Being A Parent & Athletic Supporter

My son’s lifeplan is simple. Play football for Auburn. Play football for the Steelers. Coach football. Enter the Hall of Fame.

When I was eight I wanted to be a cartoonist. And a Green Beret. I drew one comic book that wasn’t comical and laid some trip wires across the walking path at the park down the street. One Summer. But Gresham?

boy diving catch for football

10,000 Hours

Gresham has me run him through offensive and defensive drills every day. Every. Day. For the last two years.

We pretend the couch is a receiver, I’m the quarterback and he’s the defender. I hurl the ball at Couch Johnson and Gresham blocks it. Again and again.

Then he’s the receiver. We’re in the front yard, two neighbor kids defending him as he jukes to get open and I throw him the ball. Again and again.

He runs routes. He sprints. He lines up at an invisible line of scrimmage in a three-point stance. He saves his money for a tackling dummy. He watches DVDs of the Steelers history, pauses after a spectacular play, lines up on the rug and runs the play himself. Again and again.

Well on his way to 10,000 hours.

And all this, apparently, has made him very very good at football. He’s being recruited. At age eight.

This week he’s at a local football camp for eight hours every day. Football. All day. For a week. Friends quit after the first day – like I would have – but I’ve never seen my son so happy. “What was the best part of your day?” I asked last night. “Everything,” he said, “I’m so so so so happy.”

His coach is happy too, recruiting him to play tackle football in the league that’s hosting the camp. I said no before camp even started. We’re doing camp and that’s it. But now I’m not so sure. Maybe one season. Maybe not. I don’t know. My head floods with fears.

boy running with football

What Could Go Wrong?

There’s no doubt Gresham is talented. Passionate. Happy. But my job as parent isn’t to raise a happy kid but to preserve and develop his mind, body, spirit, character and to do that for all my kids. Without being tempted by the size of home one overly-supported kid could one day build me after the endorsement deals start rolling in.

Joining this league would mean spending a disproprtionate amount of our family’s time on one of the five people in it. And that means not only less time spent on everyone else in this house but also less time for Gresham to study, be a good friend, serve, and be unstructured – free to play and self-direct.

And have you seen Earl Campbell? Mean Joe Green? Busted joints. Battered brains. Shadows of other men their age. One injury can inconvenience or cripple for life. My father-in-law and his brothers still have injuries from their days playing college ball. It’s compelling when my father-in-law, who loves football and was great at it, warns of the dangers of playing the sport.
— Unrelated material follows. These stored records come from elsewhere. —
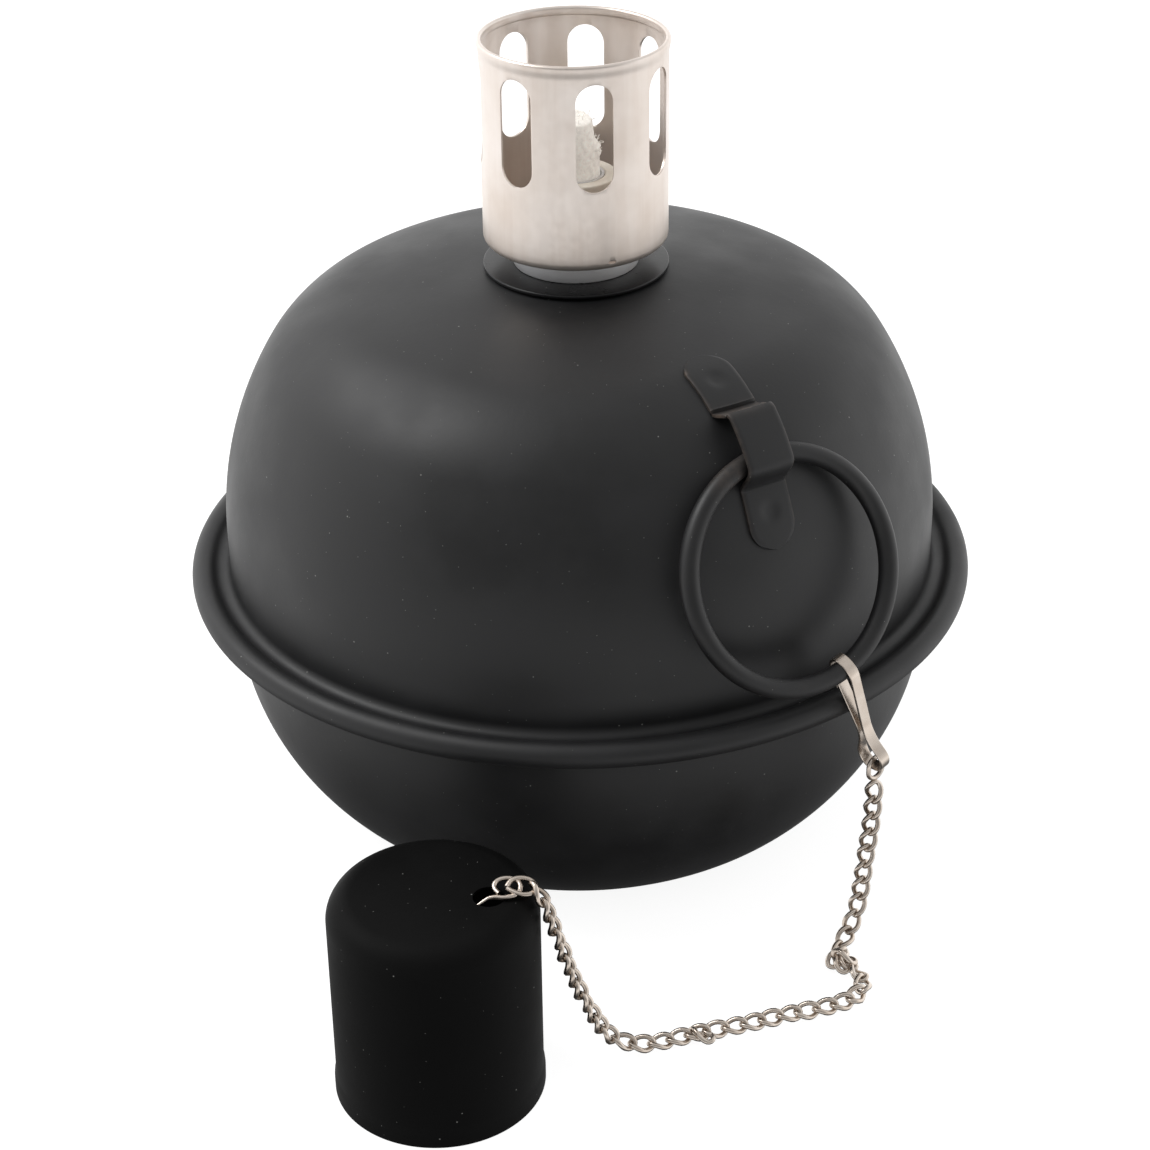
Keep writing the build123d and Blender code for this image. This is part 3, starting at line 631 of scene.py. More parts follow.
def bowl_run(inset):
    """Bowl's line from its wall to the middle of the base, moved in by inset."""
    start = BOWL_CURVE * sin(radians(BOWL_LEAN)) + BASE_CURVE * (1 - sin(radians(BOWL_LEAN)))
    wall = WALL - BOWL_INSET
    base = (wall - BOWL_CURVE + (BOWL_CURVE - BASE_CURVE) * cos(radians(BOWL_LEAN)), BASE_CURVE)
    return (
        arc((wall - BOWL_CURVE, start), BOWL_CURVE - inset, 0, -BOWL_LEAN, 34)
        + arc(base, BASE_CURVE - inset, -BOWL_LEAN, -90, 8)[1:]
        + [(24, inset), (0, inset)]
    )


def shell_point(distance, lift):
    """Point (radius, height) on the upper shell at a distance up from the shoulder's foot."""
    if distance < 0:
        centre, curve, lean = SIDE_CENTRE, SIDE_CURVE, SIDE_LEAN + degrees(distance / SIDE_CURVE)
    elif distance < SHOULDER_RUN:
        centre, curve = SHOULDER_CENTRE, SHOULDER_CURVE
        lean = SIDE_LEAN + degrees(distance / SHOULDER_CURVE)
    else:
        centre, curve = CROWN_CENTRE, CROWN_CURVE
        lean = SHOULDER_LEAN + degrees((distance - SHOULDER_RUN) / CROWN_CURVE)
    lean = radians(lean)
    return centre[0] + (curve + lift) * cos(lean), centre[1] + (curve + lift) * sin(lean)


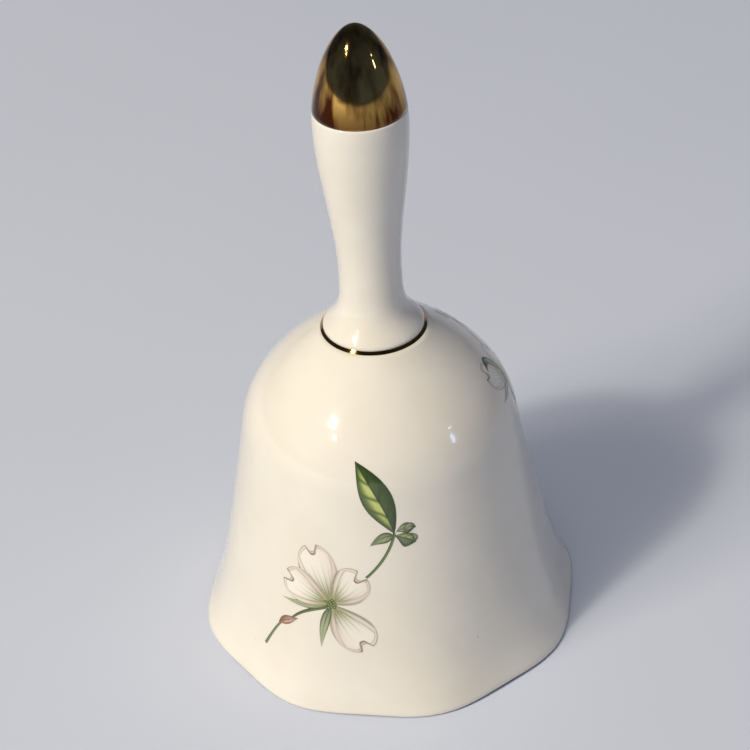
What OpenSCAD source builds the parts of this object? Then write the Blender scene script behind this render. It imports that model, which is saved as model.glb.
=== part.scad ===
// Porcelain table bell: a scalloped skirt with a domed crown, a hollow bud-topped handle
// luted on over the crown, and a bead clapper hung inside on three brass links.
// Millimetres, +Z up. The bell stands on the eight scallops of its rim at Z = 0.

/* [Bell] */

// Height from the table to the point of the handle
total_h = 132; // [124:1:144]
// Height of the seam between crown and handle, covered by the gold collar line
seam_z = 68.3; // [66:0.1:70]
// Radius of the skirt's straight cone if it ran on down to the table
cone_r = 35.7; // [34:0.1:38]
// How much the cone narrows for each millimetre of height
cone_slope = 0.185; // [0.12:0.005:0.22]
// How far the mouth flares out beyond the cone
lip_flare = 2.9; // [1:0.1:4]
// Height over which the flare dies away
flare_h = 6.9; // [5:0.1:12]
// Height at which the skirt starts to turn into the domed crown
shoulder_z = 47; // [42:1:50]
// Thickness of the cast wall
wall = 2.4; // [2:0.1:3]
// Height over which the wall is rounded to the lip
lip_h = 0.8; // [0.5:0.1:1.2]

/* [Scallops] */

// Number of scallops round the mouth
lobes = 8; // [4:1:12]
// Swell of a scallop as a share of the mouth radius
lobe_swell = 0.015; // [0.004:0.001:0.02]
// How far the rim rises between two scallops
lobe_rise = 0.25; // [0:0.05:1.5]
// Direction of the front scallop, measured from +X
lobe_turn = -77.5; // [-90:0.5:-45]
// Depth ground off the foot of each scallop so that the bell stands level
foot_grind = 0.12; // [0.05:0.01:0.3]

/* [Handle] */

// Radius of the handle's foot at the collar line
foot_r = 10; // [9:0.1:11]
// Height over which the foot narrows to the waist
foot_h = 3.6; // [2:0.1:5]
// Radius of the waist
waist_r = 6; // [5.4:0.1:7]
// Height of the waist
waist_z = 80.5; // [76:0.5:84]
// Radius of the bud at its widest
bud_r = 8.8; // [8:0.1:10]
// Height of the bud's widest place
bud_z = 113; // [108:1:116]
// Height of the lower edge of the gilding
gilt_z = 115.5; // [114:0.1:122]
// Thickness of the gold skin
gilt_t = 0.2; // [0.1:0.05:0.4]
// Height of the gold collar line along the surface
band_w = 0.75; // [0.6:0.05:1.4]
// Radius of the bore through crown and handle foot that takes the plug
bore_r = 3.6; // [3.2:0.1:3.8]

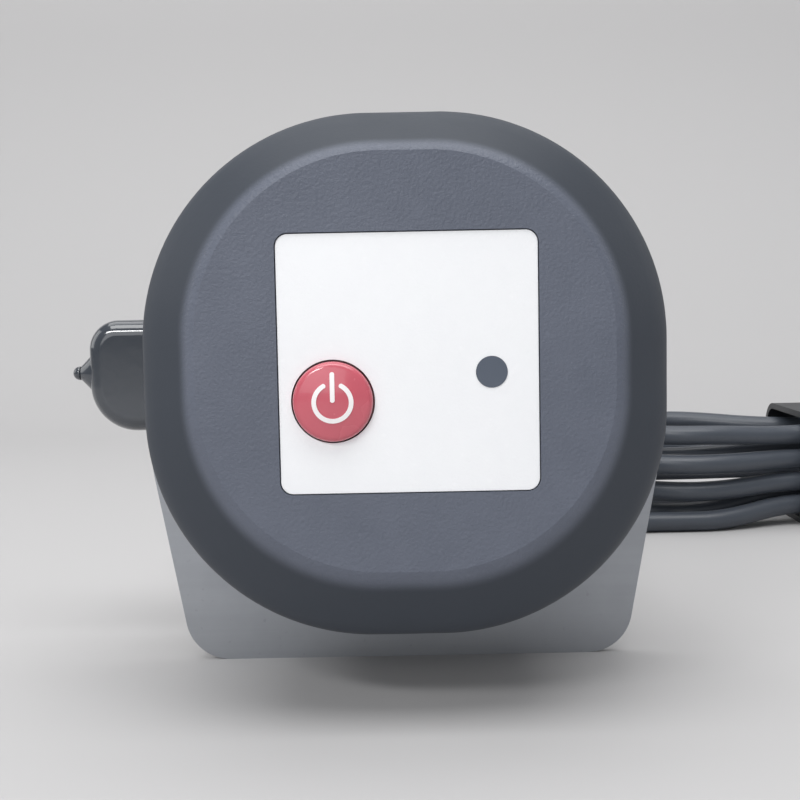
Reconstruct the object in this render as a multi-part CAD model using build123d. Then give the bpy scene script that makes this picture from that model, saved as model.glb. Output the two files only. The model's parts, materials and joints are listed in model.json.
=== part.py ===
from build123d import *
import os
from math import acos, cos, hypot, pi, radians, sin, sqrt, tan

# A motorised controller that turns the lever of a half-inch ball valve.
# Millimetres. X is to the right, Y goes back from the label, Z is up. The origin is the
# centre of the bracket's foot, on the surface that it stands on.

# Bracket: a flat front plate, and a foot with a rear upstand bent from one sheet and
# welded to the plate's back
sheet_thickness = 2.0
bracket_depth = 74.0
bend_inner_radius = 2.0
foot_width = 70.0
weld_leg = 1.8
weld_length = 14.0
weld_spread = 24.0
plate_bottom_half = 44.2
plate_wide_half = 52.0
plate_wide_height = 43.0
plate_shoulder_half = 46.0
plate_shoulder_height = 72.0
plate_top_half = 28.0
plate_height = 88.0
plate_corner_radius = 9.0
plate_wide_radius = 25.0
plate_shoulder_radius = 12.0
upstand_height = 80.0
upstand_top_width = 58.0
upstand_taper_height = 18.0
upstand_corner_radius = 8.0
bracket_hole_radius = 2.2
bracket_screw_head_height = 0.95
bracket_screw_spread_x = 15.0
bracket_screw_spread_z = 20.0
bracket_screw_socket_flats = 2.5
bracket_screw_socket_depth = 1.8

# Housing: cap in front, shell behind
cap_inner_size = 85.0
cap_corner_radius = 39.0
cap_face_corner_radius = 30.5
cap_rim_inset = 10.4
cap_rim_depth = 12.0
cap_face_rise = 3.0
cap_wall = 2.5
cap_front_wall = 2.8
cap_centre_height = 60.0
housing_depth = 50.0
shell_depth = 14.0
shell_inset = 1.0
shell_wall = 2.5
shell_floor = 3.0
shell_edge_radius = 2.0
gasket_thickness = 0.8
gasket_inset = 0.4
lip_height = 3.0
lip_thickness = 1.3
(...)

And do you remember the jocks you went to school with? Not the most well-rounded, kind, grounded, humble individuals on my campus. Many just got by in school, got worshiped on Friday nights, and got left behind in life after graduation. Judgmental? Stereotyping? Absolutely. Of course my recollection could be colored a tad by the fact that I was a braces-wearing saxophone player without pectoral muscles, who couldn’t get a date with the cheerleader of his dreams at the time. Bitter much?

Then there’s the cost. There’s a fee to play in this league. And then uniforms. And gas to and from games. And I’m sure we’ll have to sign up to bring snacks. And do you realize how many Eskimo pies and bottles of Gatorade an entire team of football players probably consumes? And I’ve not seen a Groupon for that sort of thing yet.

And I’m a musician who frosts cakes, writes a mom blog and buys Groupons? The other football dads will give me a wedgie for sure.

Seems unrealistic to think my kid will be an exception. Plenty of time for stuff other than football. Never injured. Never worshiped. Never struggling against ego. Never one-dimensional.

Seems overprotective nutso to decide an eight year-old can’t play a sport he loves mainly because of the potential dangers of playing at the high school and pro levels.

Your Turn

I’m not asking for specific advice here, so please don’t offer any to us. Every kid, every league, every coach, every family is different.

And because of that I would really like to know what your kid’s passion and talent is. And what you’ve done to encourage and equip them in that? And is your kid’s passion potentially dangerous…to body, mind, soul, character or family? How do you protect and support simultaneously in your situation?